Slade admitted his fandom of these classic monsters, and watching the silent Hunchback with Chaney Sr. as inspiration for the hero of The Hunchback Assignments, Modo, Quasimodo reimagined in delightful recursive fantasy. While it's a bit of a spoiler to reveal Modo's powers, they come early enough to act more as a teaser. Modo is as hideous, perhaps moreso, than his silent-era cinematic twin, but unlike all Quasimodos before him, is able to transform his body into any human shape, facial features and all. Mr. Socrates, a mysterious agent of the crown, discovers Modo as an infant and buys him, effectively rescuing him from a life as a sideshow freak, to become the ultimate spy. Slade adds these shapeshifting powers to Quasimodo's trademark climbing ability, pairing that with a Spider-man like ability to navigate the rooftops and spires of London: "He'd spent nearly every night of the past six months on these rooftops. They belonged to him now, the only place he felt free. he had each dormer and slanting surface memorized. He could get from his room to Trafalgar Square faster than any cab" (65).

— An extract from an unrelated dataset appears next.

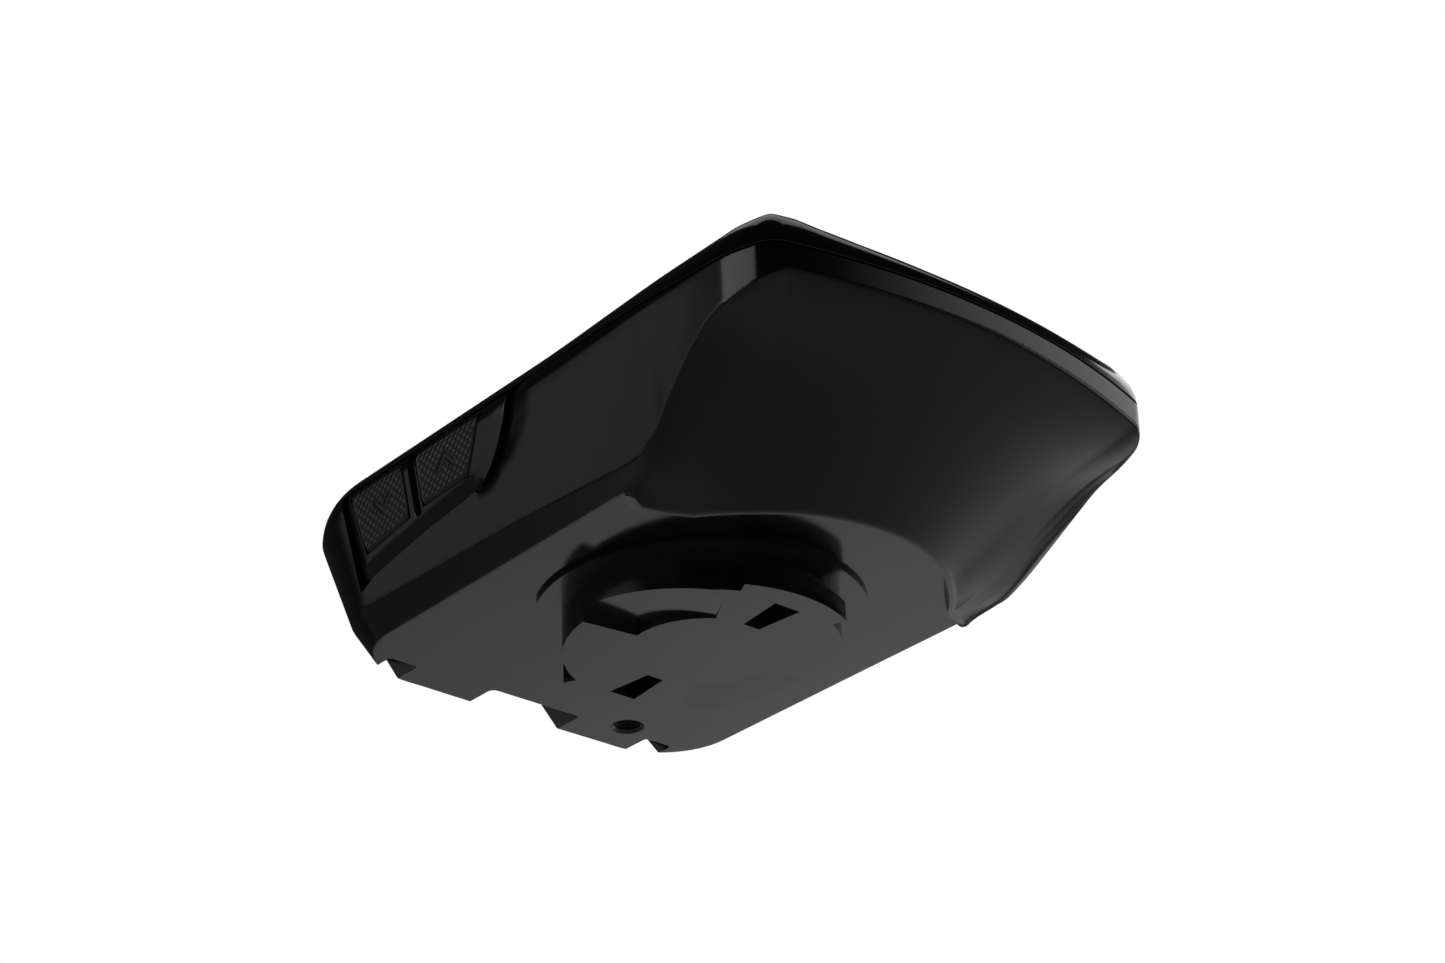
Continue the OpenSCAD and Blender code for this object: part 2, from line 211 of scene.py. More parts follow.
def plastic(name, color, rough, spread=0.05, grain=900.0, bump=0.03, depth=0.00002, mottle=0.12, coat=0.0, ior=1.5):
    """moulded plastic or rubber: fine grain in the surface, uneven gloss, faint tone change"""
    m, nt, b = new_mat(name)
    tc = nt.nodes.new("ShaderNodeTexCoord")
    big = nt.nodes.new("ShaderNodeTexNoise")
    big.inputs["Scale"].default_value = 55.0
    big.inputs["Detail"].default_value = 5.0
    fine = nt.nodes.new("ShaderNodeTexNoise")
    fine.inputs["Scale"].default_value = grain
    fine.inputs["Detail"].default_value = 3.0
    nt.links.new(tc.outputs["Object"], big.inputs["Vector"])
    nt.links.new(tc.outputs["Object"], fine.inputs["Vector"])
    ramp = nt.nodes.new("ShaderNodeValToRGB")
    ramp.color_ramp.elements[0].position = 0.3
    ramp.color_ramp.elements[1].position = 0.7
    ramp.color_ramp.elements[0].color = [c * (1 - mottle) for c in color] + [1]
    ramp.color_ramp.elements[1].color = [min(1, c * (1 + mottle)) for c in color] + [1]
    nt.links.new(big.outputs["Fac"], ramp.inputs["Fac"])
    nt.links.new(ramp.outputs["Color"], b.inputs["Base Color"])
    mr = nt.nodes.new("ShaderNodeMapRange")
    mr.inputs["From Min"].default_value = 0.3
    mr.inputs["From Max"].default_value = 0.7
    mr.inputs["To Min"].default_value = max(0.02, rough - spread)
    mr.inputs["To Max"].default_value = rough + spread
    nt.links.new(big.outputs["Fac"], mr.inputs["Value"])
    nt.links.new(mr.outputs["Result"], b.inputs["Roughness"])
    bp = nt.nodes.new("ShaderNodeBump")
    bp.inputs["Strength"].default_value = bump
    bp.inputs["Distance"].default_value = depth
    nt.links.new(fine.outputs["Fac"], bp.inputs["Height"])
    nt.links.new(bp.outputs["Normal"], b.inputs["Normal"])
    b.inputs["IOR"].default_value = ior
    b.inputs["Coat Weight"].default_value = coat
    b.inputs["Coat Roughness"].default_value = 0.1
    return m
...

The plot is standard, as many young adult novels are. Instead, as with most successful young adult novels, the focus is on character development. Close escapes are not reason enough to turn the page and see what happens next. The reader must care deeply about the character, and Slade has written an endearing one in Modo. Modo provides the reader with the social retrofuturism of Hunchback Assignments, challenging and questioning the unswervingly British Mr. Socrates, giving the twenty-first century reader a window into the nineteenth century that doesn't feel antiquated. Further, Slade provides Modo with the character foil of Octavia Milkweed, the requisite romantic interest for Modo. Their ongoing relationship is one of the best aspects of the series, since Octavia finds herself attracted to Modo, but wonders at his true face: she only ever sees him in disguise, transformed and handsome. Octavia also provides an aspect of social retrofuturism, since she is a girl with initiative, spirit, and drive. Like many other steampunk heroines, she is a realization of the fin de siĆØcle "New Woman," as teenage girl.

And although The Hunchback Assignments' high adventure is targeted at Young Adults, Modo's is not an idealized world: his experiences would fit well alongside those of the Baudelaire children from Lemony Snickett's Series of Unfortunate Events, albeit bereft of the ironic tone. The relationship between Mr. Socrates and Modo is a difficult and complex one, hinting at Socrates' past, and openly declaring Modo's need for a parental figure. Modo's desire for love is one of the main themes of the series. Slade proves a deft hand with this part of the story, never giving the reader a trite or easy solution to Modo's problem. His appearance is hideous, but his soul is beautiful. As such, he challenges conventional young adult heroes and their stories. Unlike Kenneth Oppel's Matt Cruse, Modo has more than just social status to overcome: while he can change his appearance, the transformation is temporary. For Modo to find love will be to find someone who can love him as his true self.

In this way, Modo moves through the same stages of Margaret Atwood's survival and victim I talked about last year in relation to Oppel's Airborn series. Modo's story focuses on the third position of Atwood's theory: "To acknowledge the fact that you are a victim but to refuse to accept the assumption that this role is inevitable" (37). Modo constantly struggles to live above seeing himself as only his appearance. Atwood states that it is in this position is about "repudiating the Victim role," moving from anger towards oneself or fellow-victims to "energy channeled into constructive action." Modo's journey is towards Position Four, "to be a creative non-victim"(Atwood 38). In this journey, Modo is aided primarily by two teachers, the maternal Mrs. Finchley, who discourages Modo from changing his appearance for her while she teaches him acting, history, and literature, and Tharpa, a former untouchable from Bombay, who does not cringe when he sees Modo: "Your disfiguration, it is not your true self," he tells Modo (Slade 32). These characters provide Modo with the encouragement he needs to move towards becoming a creative non-victim.

This is what sets the high adventure of The Hunchback Assignments from lesser steampunk fare, although it's arguably always what makes a book worth reading: good characters make for good stories, and The Hunchback Assignments is full of great characters, both heroes and villains. Sure, it's got the requisite steampunk elements: there's technofantasy (though I can't reveal what it is, as that's the mystery Modo and Octavia are trying to unveil), the largely social retrofuturism I've already mentioned, and a neo-Victorian setting in a fantastic London of the nineteenth century. At the core of it all though is a monster's heart, that beats with heroic purpose, and it's why I've devoured every book of the series since my introduction to it last summer.

Here in Canada, we're lucky enough to have already seen the release of book three, The Empire of Ruins, but Stateside readers will have to wait until this fall. Either way, if you haven't started reading this excellent steampunk adventure series, there's still time to catch up. You've got your assignment, now get to it!
While I'm a fan of Chris McGrath's photomanipulation approach on the U.S. cover, it doesn't feel right for the tone of the book. That said, the Canadian cover seems to play up the adventure, while the US ones go for a sort of neo-Gothic romance.